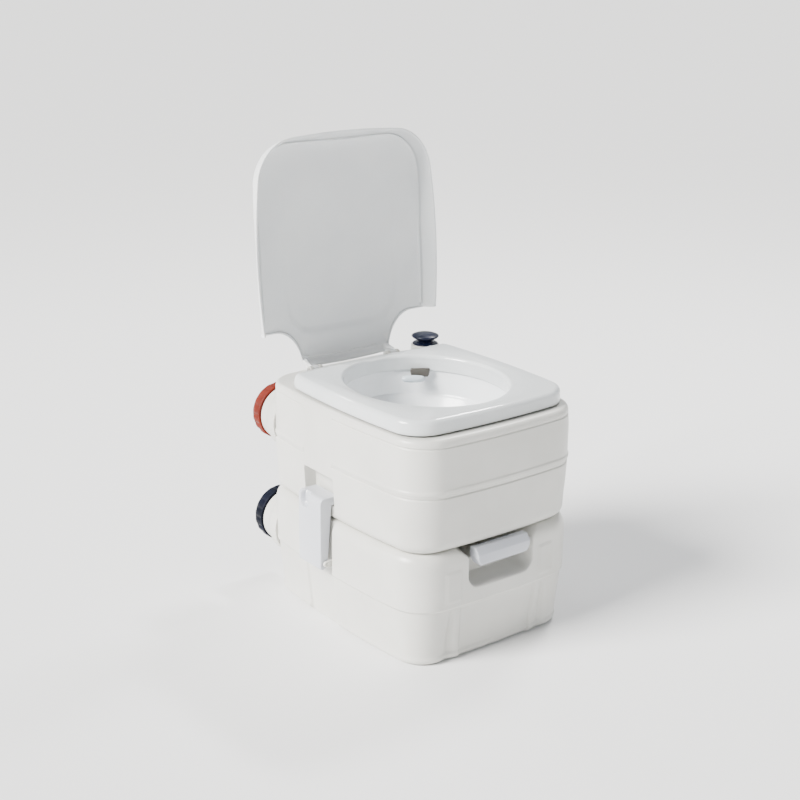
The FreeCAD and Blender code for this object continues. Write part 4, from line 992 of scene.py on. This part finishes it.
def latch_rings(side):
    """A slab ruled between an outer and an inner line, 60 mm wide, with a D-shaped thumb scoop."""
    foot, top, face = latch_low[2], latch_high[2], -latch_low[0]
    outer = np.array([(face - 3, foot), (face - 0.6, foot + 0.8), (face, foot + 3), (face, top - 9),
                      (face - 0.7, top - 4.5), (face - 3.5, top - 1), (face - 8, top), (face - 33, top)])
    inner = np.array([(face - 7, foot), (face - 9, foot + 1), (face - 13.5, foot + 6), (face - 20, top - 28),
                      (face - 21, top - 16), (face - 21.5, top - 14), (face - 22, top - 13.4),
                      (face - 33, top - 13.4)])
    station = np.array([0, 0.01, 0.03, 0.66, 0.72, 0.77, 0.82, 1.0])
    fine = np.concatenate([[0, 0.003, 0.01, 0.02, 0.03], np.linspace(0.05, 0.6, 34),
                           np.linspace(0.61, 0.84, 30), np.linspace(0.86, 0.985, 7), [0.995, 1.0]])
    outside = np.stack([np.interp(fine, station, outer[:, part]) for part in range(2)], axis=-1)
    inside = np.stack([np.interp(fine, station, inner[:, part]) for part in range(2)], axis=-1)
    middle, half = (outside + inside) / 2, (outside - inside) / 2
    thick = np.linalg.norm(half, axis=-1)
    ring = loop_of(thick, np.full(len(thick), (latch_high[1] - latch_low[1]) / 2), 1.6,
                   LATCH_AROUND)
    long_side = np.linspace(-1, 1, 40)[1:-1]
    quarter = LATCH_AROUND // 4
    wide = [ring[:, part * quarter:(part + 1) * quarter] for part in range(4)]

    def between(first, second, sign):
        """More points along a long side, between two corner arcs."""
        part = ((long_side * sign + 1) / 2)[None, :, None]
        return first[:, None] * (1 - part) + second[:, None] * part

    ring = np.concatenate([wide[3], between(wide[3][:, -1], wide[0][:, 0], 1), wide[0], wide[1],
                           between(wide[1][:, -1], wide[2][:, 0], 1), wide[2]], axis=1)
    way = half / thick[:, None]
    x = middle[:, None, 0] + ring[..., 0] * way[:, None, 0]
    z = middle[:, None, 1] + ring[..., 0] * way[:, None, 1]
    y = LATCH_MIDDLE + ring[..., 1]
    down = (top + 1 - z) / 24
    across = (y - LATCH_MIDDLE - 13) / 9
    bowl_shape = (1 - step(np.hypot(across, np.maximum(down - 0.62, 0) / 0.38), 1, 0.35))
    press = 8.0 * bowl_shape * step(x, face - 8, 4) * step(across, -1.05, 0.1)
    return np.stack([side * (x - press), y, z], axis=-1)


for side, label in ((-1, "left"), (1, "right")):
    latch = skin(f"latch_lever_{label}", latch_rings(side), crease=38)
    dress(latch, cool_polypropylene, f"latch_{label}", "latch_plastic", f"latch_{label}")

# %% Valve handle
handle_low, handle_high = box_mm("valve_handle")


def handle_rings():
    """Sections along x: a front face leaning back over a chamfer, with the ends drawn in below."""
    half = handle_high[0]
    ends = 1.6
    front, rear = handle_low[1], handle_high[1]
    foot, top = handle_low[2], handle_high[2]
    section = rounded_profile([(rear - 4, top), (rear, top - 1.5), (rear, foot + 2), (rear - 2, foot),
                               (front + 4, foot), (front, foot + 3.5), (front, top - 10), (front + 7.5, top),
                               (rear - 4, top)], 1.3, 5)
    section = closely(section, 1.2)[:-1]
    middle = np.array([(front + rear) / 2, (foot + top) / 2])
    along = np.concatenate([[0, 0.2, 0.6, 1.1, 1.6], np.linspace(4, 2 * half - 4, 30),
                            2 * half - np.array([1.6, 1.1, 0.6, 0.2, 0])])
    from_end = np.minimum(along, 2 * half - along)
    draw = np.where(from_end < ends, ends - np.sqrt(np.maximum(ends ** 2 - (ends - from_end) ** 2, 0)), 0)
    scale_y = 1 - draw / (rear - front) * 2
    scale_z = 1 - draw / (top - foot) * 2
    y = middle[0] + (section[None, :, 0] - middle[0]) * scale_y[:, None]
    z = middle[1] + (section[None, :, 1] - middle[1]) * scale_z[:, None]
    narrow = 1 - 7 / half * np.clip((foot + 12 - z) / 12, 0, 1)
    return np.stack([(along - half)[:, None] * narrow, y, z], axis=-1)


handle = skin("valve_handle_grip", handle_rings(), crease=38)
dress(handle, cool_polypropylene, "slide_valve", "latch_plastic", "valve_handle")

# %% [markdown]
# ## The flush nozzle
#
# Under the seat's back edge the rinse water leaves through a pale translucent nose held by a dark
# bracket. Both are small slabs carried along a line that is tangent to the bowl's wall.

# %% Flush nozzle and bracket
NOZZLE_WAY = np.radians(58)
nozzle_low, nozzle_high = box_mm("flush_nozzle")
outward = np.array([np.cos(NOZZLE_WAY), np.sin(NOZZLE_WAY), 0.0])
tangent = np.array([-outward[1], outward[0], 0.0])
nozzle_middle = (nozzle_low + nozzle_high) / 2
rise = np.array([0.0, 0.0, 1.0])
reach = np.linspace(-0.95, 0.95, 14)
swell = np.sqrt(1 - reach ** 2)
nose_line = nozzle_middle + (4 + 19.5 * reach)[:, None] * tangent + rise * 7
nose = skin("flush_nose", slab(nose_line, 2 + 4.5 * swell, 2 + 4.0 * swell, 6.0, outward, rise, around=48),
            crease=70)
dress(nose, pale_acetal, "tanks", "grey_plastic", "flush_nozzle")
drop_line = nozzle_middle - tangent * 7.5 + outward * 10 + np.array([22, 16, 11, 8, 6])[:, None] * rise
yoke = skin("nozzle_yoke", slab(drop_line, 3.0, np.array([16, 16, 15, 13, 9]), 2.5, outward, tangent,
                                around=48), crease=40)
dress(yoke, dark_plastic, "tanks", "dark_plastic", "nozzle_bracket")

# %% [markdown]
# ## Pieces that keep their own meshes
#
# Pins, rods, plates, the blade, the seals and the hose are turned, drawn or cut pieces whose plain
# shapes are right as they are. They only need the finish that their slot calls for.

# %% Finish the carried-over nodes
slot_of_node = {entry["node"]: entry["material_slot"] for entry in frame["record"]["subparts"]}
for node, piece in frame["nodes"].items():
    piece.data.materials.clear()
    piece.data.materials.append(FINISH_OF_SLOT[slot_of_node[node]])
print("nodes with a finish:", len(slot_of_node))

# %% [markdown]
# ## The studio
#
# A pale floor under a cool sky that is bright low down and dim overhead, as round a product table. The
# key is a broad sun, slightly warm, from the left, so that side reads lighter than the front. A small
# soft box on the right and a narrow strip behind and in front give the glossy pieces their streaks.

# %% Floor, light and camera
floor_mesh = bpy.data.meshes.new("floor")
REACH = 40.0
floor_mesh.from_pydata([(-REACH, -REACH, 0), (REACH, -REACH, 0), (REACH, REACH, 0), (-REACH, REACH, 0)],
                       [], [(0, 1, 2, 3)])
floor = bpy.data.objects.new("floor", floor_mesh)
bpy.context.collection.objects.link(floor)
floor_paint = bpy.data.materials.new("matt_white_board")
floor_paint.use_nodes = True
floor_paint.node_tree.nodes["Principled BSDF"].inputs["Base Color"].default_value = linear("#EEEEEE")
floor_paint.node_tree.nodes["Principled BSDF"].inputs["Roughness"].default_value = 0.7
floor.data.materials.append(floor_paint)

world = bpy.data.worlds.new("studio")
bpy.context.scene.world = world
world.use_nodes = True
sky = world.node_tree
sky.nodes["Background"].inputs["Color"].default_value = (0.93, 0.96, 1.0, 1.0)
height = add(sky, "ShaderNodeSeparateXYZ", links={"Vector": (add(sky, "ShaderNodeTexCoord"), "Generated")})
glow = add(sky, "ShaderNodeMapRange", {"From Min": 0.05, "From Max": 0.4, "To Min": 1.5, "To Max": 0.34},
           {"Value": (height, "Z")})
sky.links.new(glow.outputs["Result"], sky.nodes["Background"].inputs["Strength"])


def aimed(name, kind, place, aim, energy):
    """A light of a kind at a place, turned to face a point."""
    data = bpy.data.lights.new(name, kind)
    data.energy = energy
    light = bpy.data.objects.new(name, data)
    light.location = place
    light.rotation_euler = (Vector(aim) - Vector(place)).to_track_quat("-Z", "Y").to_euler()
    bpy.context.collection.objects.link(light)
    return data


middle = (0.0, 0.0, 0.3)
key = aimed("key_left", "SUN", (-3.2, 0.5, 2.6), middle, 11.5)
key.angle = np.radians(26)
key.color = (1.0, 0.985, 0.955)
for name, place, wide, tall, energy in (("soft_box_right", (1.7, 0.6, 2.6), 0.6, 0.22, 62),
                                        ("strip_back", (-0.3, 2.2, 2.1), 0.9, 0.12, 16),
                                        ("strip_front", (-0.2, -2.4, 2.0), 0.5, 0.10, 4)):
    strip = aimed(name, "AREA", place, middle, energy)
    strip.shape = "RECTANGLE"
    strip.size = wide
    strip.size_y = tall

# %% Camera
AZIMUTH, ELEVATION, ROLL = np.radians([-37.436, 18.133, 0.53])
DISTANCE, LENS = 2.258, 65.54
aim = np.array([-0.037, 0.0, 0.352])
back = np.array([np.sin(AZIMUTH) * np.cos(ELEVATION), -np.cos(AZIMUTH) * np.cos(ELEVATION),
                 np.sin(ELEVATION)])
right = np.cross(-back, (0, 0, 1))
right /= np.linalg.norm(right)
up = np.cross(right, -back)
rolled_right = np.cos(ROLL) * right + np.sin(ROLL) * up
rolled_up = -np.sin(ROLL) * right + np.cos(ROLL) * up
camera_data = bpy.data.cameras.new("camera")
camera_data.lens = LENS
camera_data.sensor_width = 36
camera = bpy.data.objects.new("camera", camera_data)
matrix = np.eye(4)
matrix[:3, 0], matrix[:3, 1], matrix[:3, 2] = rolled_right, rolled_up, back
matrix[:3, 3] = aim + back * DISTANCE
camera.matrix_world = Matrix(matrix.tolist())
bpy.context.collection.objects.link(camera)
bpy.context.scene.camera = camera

----

EXERCISE = Copy the lines from the start of the data verbatim, stopping after the line containing "wide = [ring[:, part".

CORRECT RESPONSE =
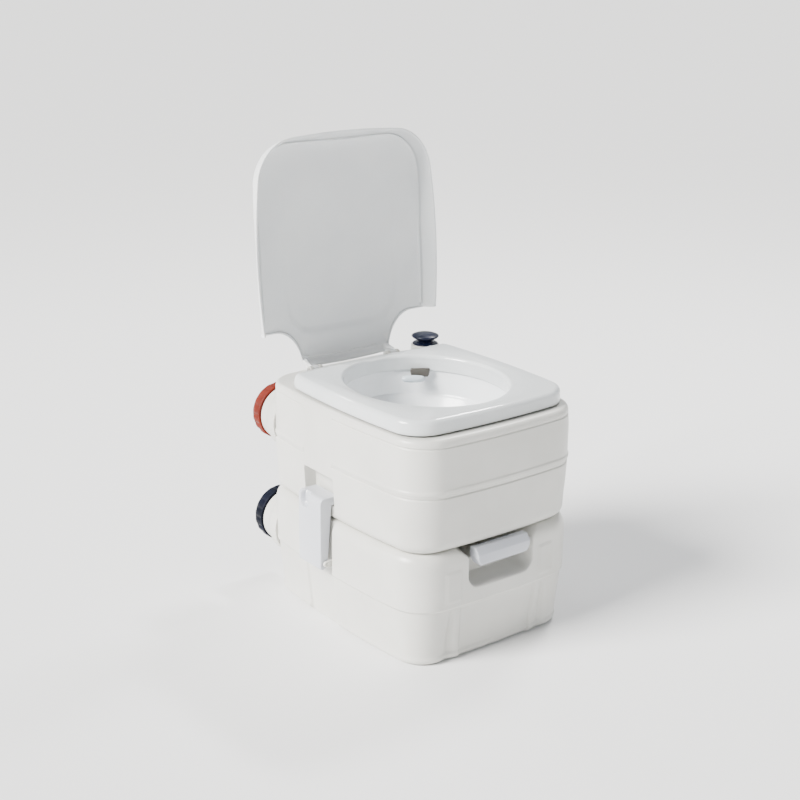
The FreeCAD and Blender code for this object continues. Write part 4, from line 992 of scene.py on. This part finishes it.
def latch_rings(side):
    """A slab ruled between an outer and an inner line, 60 mm wide, with a D-shaped thumb scoop."""
    foot, top, face = latch_low[2], latch_high[2], -latch_low[0]
    outer = np.array([(face - 3, foot), (face - 0.6, foot + 0.8), (face, foot + 3), (face, top - 9),
                      (face - 0.7, top - 4.5), (face - 3.5, top - 1), (face - 8, top), (face - 33, top)])
    inner = np.array([(face - 7, foot), (face - 9, foot + 1), (face - 13.5, foot + 6), (face - 20, top - 28),
                      (face - 21, top - 16), (face - 21.5, top - 14), (face - 22, top - 13.4),
                      (face - 33, top - 13.4)])
    station = np.array([0, 0.01, 0.03, 0.66, 0.72, 0.77, 0.82, 1.0])
    fine = np.concatenate([[0, 0.003, 0.01, 0.02, 0.03], np.linspace(0.05, 0.6, 34),
                           np.linspace(0.61, 0.84, 30), np.linspace(0.86, 0.985, 7), [0.995, 1.0]])
    outside = np.stack([np.interp(fine, station, outer[:, part]) for part in range(2)], axis=-1)
    inside = np.stack([np.interp(fine, station, inner[:, part]) for part in range(2)], axis=-1)
    middle, half = (outside + inside) / 2, (outside - inside) / 2
    thick = np.linalg.norm(half, axis=-1)
    ring = loop_of(thick, np.full(len(thick), (latch_high[1] - latch_low[1]) / 2), 1.6,
                   LATCH_AROUND)
    long_side = np.linspace(-1, 1, 40)[1:-1]
    quarter = LATCH_AROUND // 4
    wide = [ring[:, part * quarter:(part + 1) * quarter] for part in range(4)]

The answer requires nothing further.